職人様 訪問コーナー 御矢師 永澤明久様

【職人様訪問】
咲矢弓道具では、弓道愛好家の皆様と、弓道具製作者様、弓道具店様をより良く、お繋ぎすることを目標に活動しています。
当コーナーでは、職人様にスポットを当て、弓道具と、その人を紹介させていただきます。

第9回は、御矢師 永澤明久先生です。

永澤先生とお会いしたのは、11月、紅葉・黄葉が街にまで降りてきて、とてもきれいな日でした。
晴れていれば、公園でインタビューをお願いしようと思いましたが、雨のため室内でのインタビューとなりました。
雨に濡れた紅葉した木々は、とても美しく、その中でゆっくりつつまれていたい気分になりました。
(紅葉につつまれるのに夢中で写真を撮り忘れてしまいました。永澤先生の手は撮影させていただきましたが。)

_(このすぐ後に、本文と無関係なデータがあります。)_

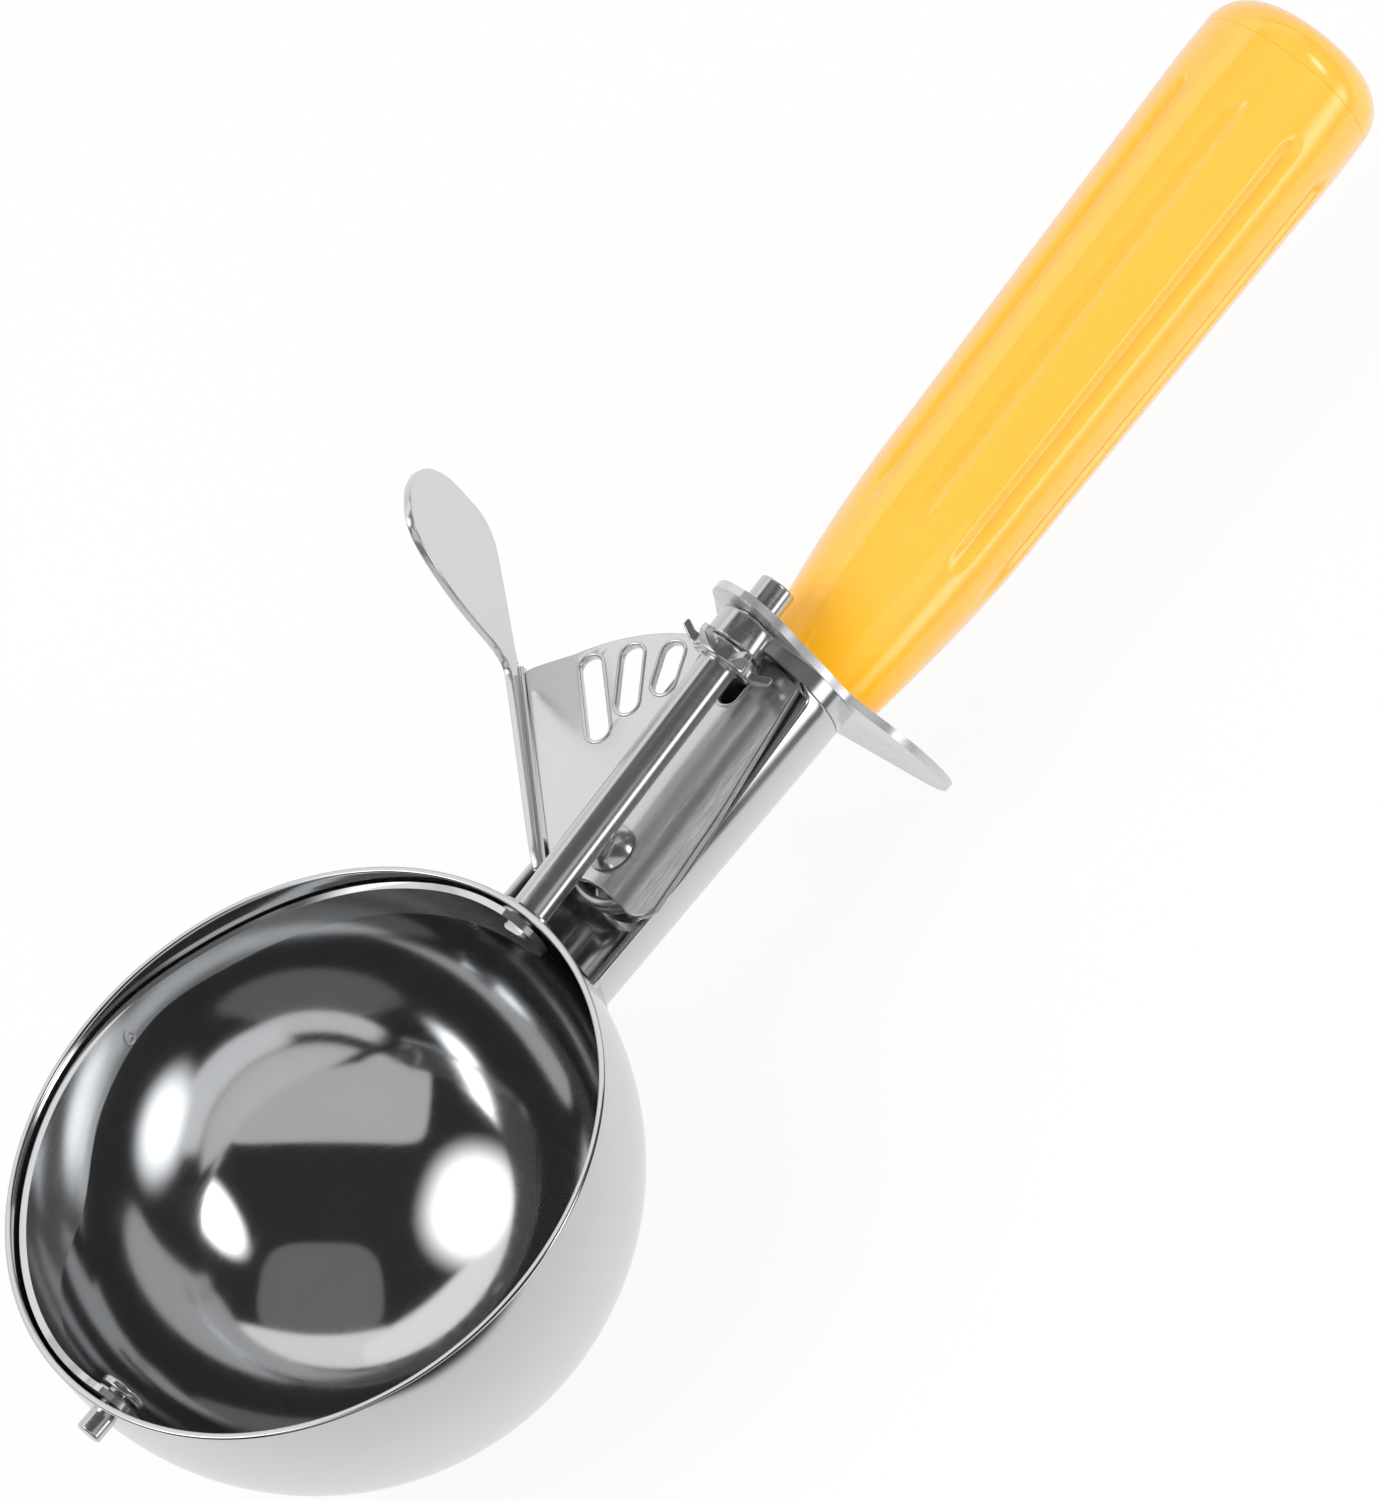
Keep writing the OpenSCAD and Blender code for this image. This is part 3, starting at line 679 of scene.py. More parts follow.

そして、少し緊張しながらお会いした永澤先生は、とても凛々しく、スタイルも良く、ダンディーで、素敵な俳優さんのようでした。
(私が俳優さんにお会いした経験が無いので、勝手なイメージですみません。)
さて、インタビューです。永澤先生のお願いで、先生はやめて下さい、という事なので、以後、永澤さんと表記させていただきます。
永澤さんは、伊達藩の矢師として仕えてきた家系を持つ名門で、明治維新や戦争等もあり、製作地を変えながら、良い竹を求め、現在秋田県で伝統の矢作りをされています。
20代前半で修業に入り、20年以上修業の後、代表となり、今や全国的に有名な一流の矢師先生です。

 

Q1.なぜ矢師さんになろうと思われたのですか?
A1.家業だからです。

 

Q2. 好きな言葉はありますか?
A2.『弦的同音』です。父親の言葉ですが、弦音と的を射る音が同時に聞こえる程の、良い矢
を作りたい、という願いが込められた言葉です。  自分も目指したいと思っています。
高低無く一直線に的に向かう矢です。その為には、全ての知恵と技術と心を箆に込めなけ
ればならないと思っています。

 

Q3.特に好きな作業はありますか?
A3.“矯め”ですね。荒矯め・火入れ・仕上げ等々、その時々で“矯め”をしますが、それぞれ違
うけど、それぞれ好きですね。

 

Q4.なぜ好きなのですか?
A4.目に見えて真っ直ぐになるのは楽しいし、竹は1本1本違うから、その違う1本1本に向き合
うのは、なお楽しいですね。難節(クセは大きいが良い素質を持っている竹)をこなす
(仕上げる)のも楽しいですよ。

 

Q5.箆作りで大切にしている所はありますか?
A5.“妥協しないように”ですね。作業は一つ一つに意味がある、その時にやるべき事を、しっ
かりやりたいですね。後に続く作業の事を考え、そのための今の作業をしっかりやりたい
ですね。

 

Q6.竹矢の良い所を教えて下さい。
A6.竹矢は射手の皆様それぞれに合わせて作製するので、そこだと思います。
『節有りて強し』という言葉があります。金属やカーボンでは、厚みや形状を精一杯工夫
しても、特定の矢尺と、特定の弓力の人に合わせる事しか出来ません。竹矢では、四つの
節があるおかげで、様々な矢尺・弓力・用途・使用頻度等に合わせて作製することが可能
です。そして、こっそり『弦的同音』の思いを込めて仕上げます。「金属やカーボンの矢
は、射手が矢に合わせなきゃならないんだよね。」とも語ってくれました。
そして、はるか昔から使われている、という事も大事だと思います。様々な射技・射法も
先人の先生方の苦労・工夫も、竹矢を含めた昔からの弓道具と共にあると思います。
それから、竹矢は自然界の物なので、最後は土に還ります。土から生まれ、僕達同じ生物
である人と過ごし、土に還る。「竹矢が温かいのは、そこなんだよなぁ。」そのようにと
ても嬉しそうに語ってくれました。
そして「もちろん持続可能性SDGsも抜群なんだよね」と、竹矢への愛が止まりません。

 

Q7.最後に皆さんにメッセージを下さいませ、
A7.竹矢を使ってみて欲しいですね。良い物も、悪い物もあるかもしれませんが、竹矢をまず
味わってみて欲しいです。自分の射に合ったもの、弓に合ったもの、規格品ではない矢、
を試してみて下さい。竹矢を使ったことのある人は、自分に合った矢を今後も探し求めて
みて下さい。僕達も皆さんのために、頑張って竹矢を作るので。

以上、永澤さんのインタビューが終了しました。予定時間を大幅に越え、慌てて次の予定に向かった
永澤さんは、竹矢と弓道への愛に溢れた素敵な矢師さんでした。
またお会い出来る日を楽しみにさせていただきます。本当にありがとうございました。